12.21.11 6 years ago 9 Comments
Kevin Durant

Kevin Durant (photo. Michael Starghill)

Everyone wants to talk about super teams. Of course, the Heat, Knicks, Clippers, Celtics and all the rest of ’em capture the imagination of the NBA fan base. There’s nothing quite like feeling the anticipation and excitement in the air when you see that news hit telling you Chris Paul has finally been traded and he’s going to the Clippers. What immediately follows is typically more invigorating than what eventually happens. The promise of what could be is almost always better than what is. Even here at Dime, we find ourselves talking about one third of the NBA about 80 percent of the time. That doesn’t mean we don’t care about everyone else.

In the final week before the regular season tips off for real this Sunday on Christmas, we’ll break down each division, team by team in an effort to give you an overall look at what to expect in what’s sure to be a relentlessly exciting season.

We started things off by getting our East Coast bias on and diving into the Atlantic on Monday, then the Central Division yesterday and the Southwest ealier today. Now, we’re hitting up the Northwest Division.


5. Utah Jazz
The New Guys That Matter: Josh Howard, Enes Kanter, Jamaal Tinsley, Alec Burks
Projected Starting Five: Devin Harris, Raja Bell, Gordon Hayward, Paul Millsap, Al Jefferson

Although on the surface the difference between Minnesota and Utah seemed barely visible, it was in fact enormous last season. The Jazz won 22 more games, but even that was misleading. Once they got rid of Deron Williams and Jerry Sloan got up and left, Utah went 12-29 during the second half of the season. Throw in that Minnesota’s point differential shows they should’ve been much better than 17 wins and you can begin to understand this ranking.

The Jazz have quietly put together one of the nicest young rosters in the league, amazing when you think about how weak they drafted towards the tail end of the Stockton/Malone era, and how you constantly hear people say no one likes playing there. When we asked Ronnie Brewer to compare living in Utah with Chicago earlier this fall, he laughed out loud. As for the current team, Derrick Favors is just starting to turn the corner, Gordon Hayward might soon grow up enough to get facial hair and Enes Kanter, an enigman of an enigma (He was already sort of unknown before Kentucky, then when he wasn’t allowed to play, he became an even bigger mystery), could be special down the road.

But as good as the kids are, you don’t win in the NBA with the Brady Bunch. Utah’s record will come down to how well Al Jefferson and Paul Millsap play together (I can almost guarantee one will be traded at some point this year), and if this Devin Harris isn’t actually the undead zombie of the guy who used to terrorize opposing backcourts.
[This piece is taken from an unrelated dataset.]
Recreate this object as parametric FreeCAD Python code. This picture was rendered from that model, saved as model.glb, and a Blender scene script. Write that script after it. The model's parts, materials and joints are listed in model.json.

They won’t win much this year, but between the dope new uniforms and the young frontcourt, I like their future.

BEST CASE: Favors becomes the future star this team needs while some of their veteran bigs are shipped out for more help on the wings. By the end of the year, they know who the keepers are and finish off the season just barely missing out on the playoffs.
WORST CASE: The potential of their young players prove to be mirages and the team finds it has neither the talent nor the leadership to pull a sinking ship out of the water.

4. Minnesota Timberwolves
The New Guys That Matter: J.J. Barea, Brad Miller, Ricky Rubio, Derrick Williams
Projected Starting Five: Luke Ridnour, Wesley Johnson, Michael Beasley, Kevin Love, Darko Milicic

Before we get too far ahead of ourselves: Minnesota is scaring the NBA in the same way the Scary Movie series used to frighten people. That is, hardly at all. The Wolves can’t be taken seriously just yet. But for once, they have a plan and in just 12 months, everything has turned around. It’s funny to view the trajectory of David Kahn. He was a joke for years, running in circles. Eventually at some point last year, we all started to look around and think “Wait… is Minnesota quietly putting together a nice future?”
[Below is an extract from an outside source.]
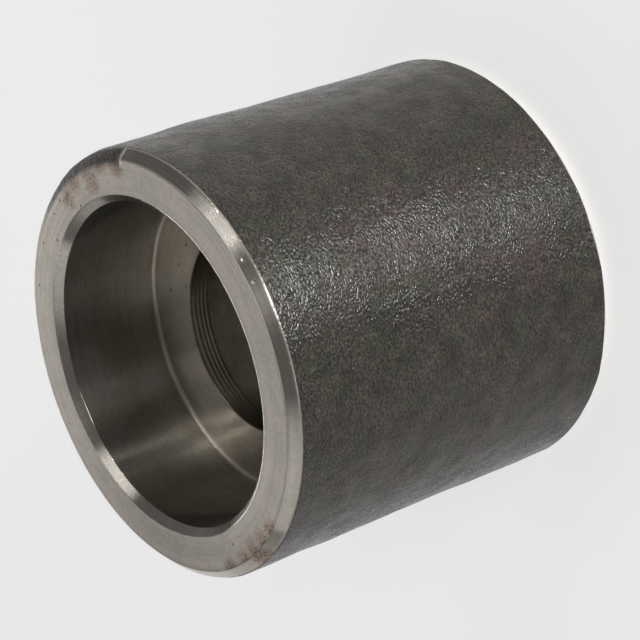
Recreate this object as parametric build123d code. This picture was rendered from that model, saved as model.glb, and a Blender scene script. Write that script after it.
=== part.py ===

The bulk of the credit probably can’t go to the front office. I truly doubt they thought Kevin Love would develop into this. Now 25 pounds lighter, Love might go for a 40/40 this year (Not really, but what else can this kid do?). He boards. He shoots threes. He works his ass off every day. He scores against anyone. And now, Love should be constantly thanking whoever blessed him with Rick Adelman. Every hour. The infuriating triangle is out and so is Kurt Rambis. Adelman’s presence alone should equals seven more wins.
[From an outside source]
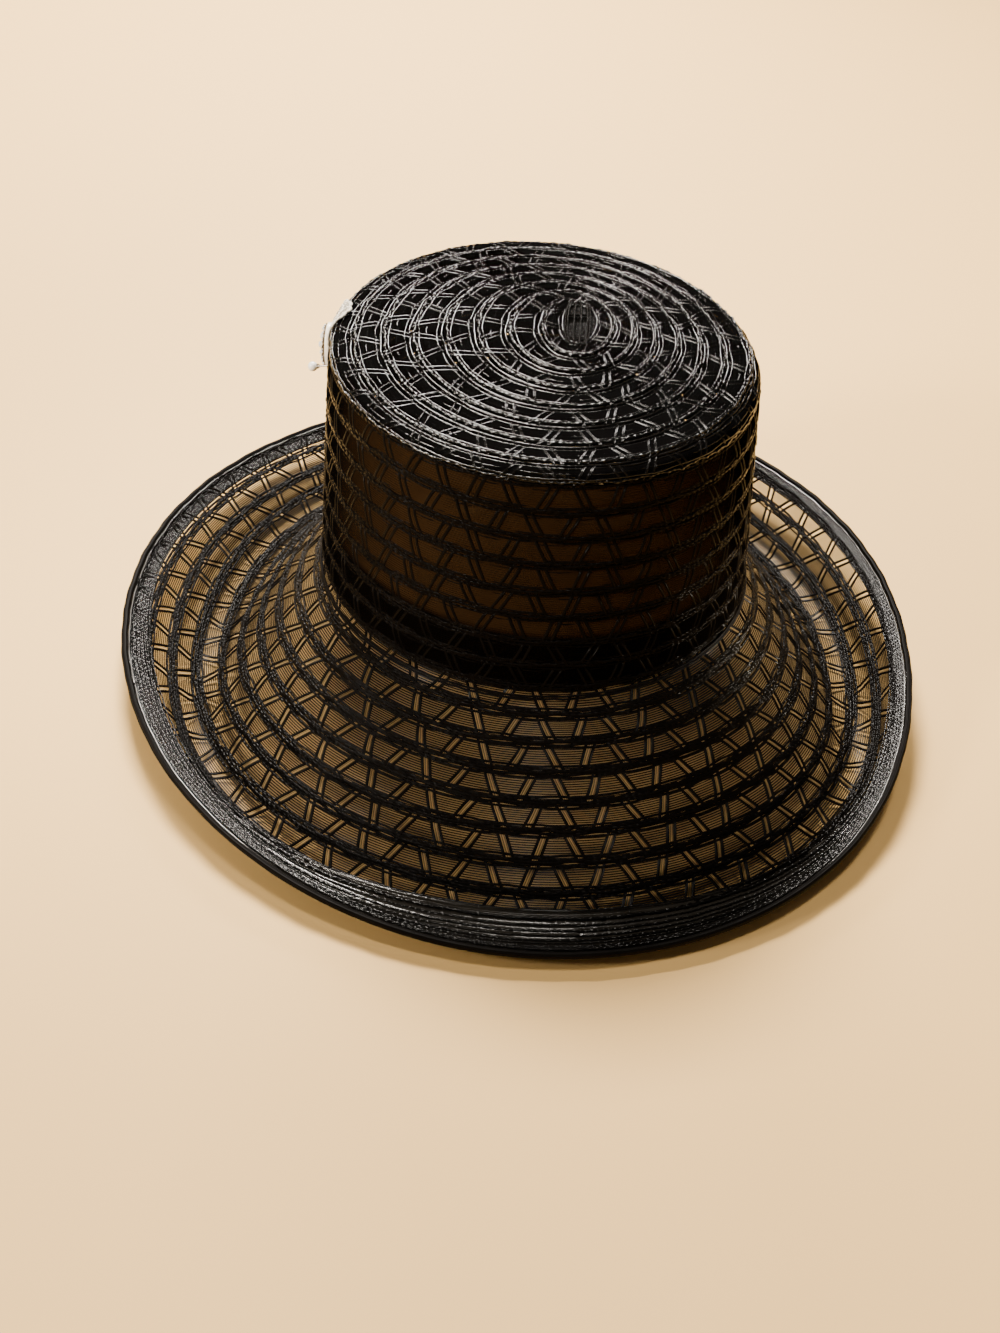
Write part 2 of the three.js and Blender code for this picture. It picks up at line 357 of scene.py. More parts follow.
class BraidSizes(PropertyGroup):
    rib_spacing: length_value("Rib spacing", "From one rib to the next along the braid", 12.4, min=0.004)
    rib_lean: angle_value("Rib lean", "How far each rib leans, one way and then the other", 25)
    rib_width: length_value("Rib width", "Between the two threads of a rib", 3.0)
    thread_width: length_value("Thread width", "Width of each thread of a rib", 1.35)
    cord_radius: length_value("Cord radius", "Radius of the cords along the edges of the braid", 0.52)
    stitch_length: length_value("Stitch length", "Length of one stitch of the chain along a seam", 3.2)
    film_thickness: length_value("Film thickness", "Thickness of the fine threads in the windows", 0.22)
    film_threads: number_value(
        "Film threads", "Fine threads side by side across one row of the braid", 12.0, 1, FloatProperty)
    straw_color: color_value("Straw colour", "Colour of the glossy black straw", (0.0022, 0.0018, 0.0015))


class EdgeSizes(PropertyGroup):
    hem_width: length_value("Hem width", "Width of the doubled row along the brim's edge", 10.0)
    front_hem_width: length_value(
        "Hem width in front", "Width of the doubled row in front, where the last row tapers off", 25.0)
    hem_cords: number_value("Hem cords", "Cords laid side by side in the hem", 11, 2)
    binding_radius: length_value("Binding radius", "Radius of the cord that binds the very edge", 1.4)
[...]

Now that they have a three-point guard rotation of Ridnour, Barea and one of the league’s most promising rookies, Ricky Rubio, David Kahn point guard jokes can at least calm down. Ridnour isn’t horrible, but he’s merely keeping the seat warm until Rubio takes it over. Barea has basically the exact same role he did in Dallas (albeit he’s being paid A LOT more).

My gut tells me Beasley gets moved at some point within the next year to open up more space for Derrick Williams, who already looks like a future stud. A frontline of Love, Williams and Beasley sounds promising, but there’s little doubt they would struggle to go deep in the playoffs with a small lineup like that.

BEST CASE: They become the most fun team to watch in the league as every one of their fans comes back. They sneak into the playoffs and cause major problems for one contender. Rubio shows he’s the real deal, and Williams/Love develop great chemistry.
WORST CASE: Rubio can’t handle the spotlight, Love takes a step back and the feel-good vibes surrounding the team go up in fumes as the pressure of anticipations start to wear them down. Then, Kahn strikes again.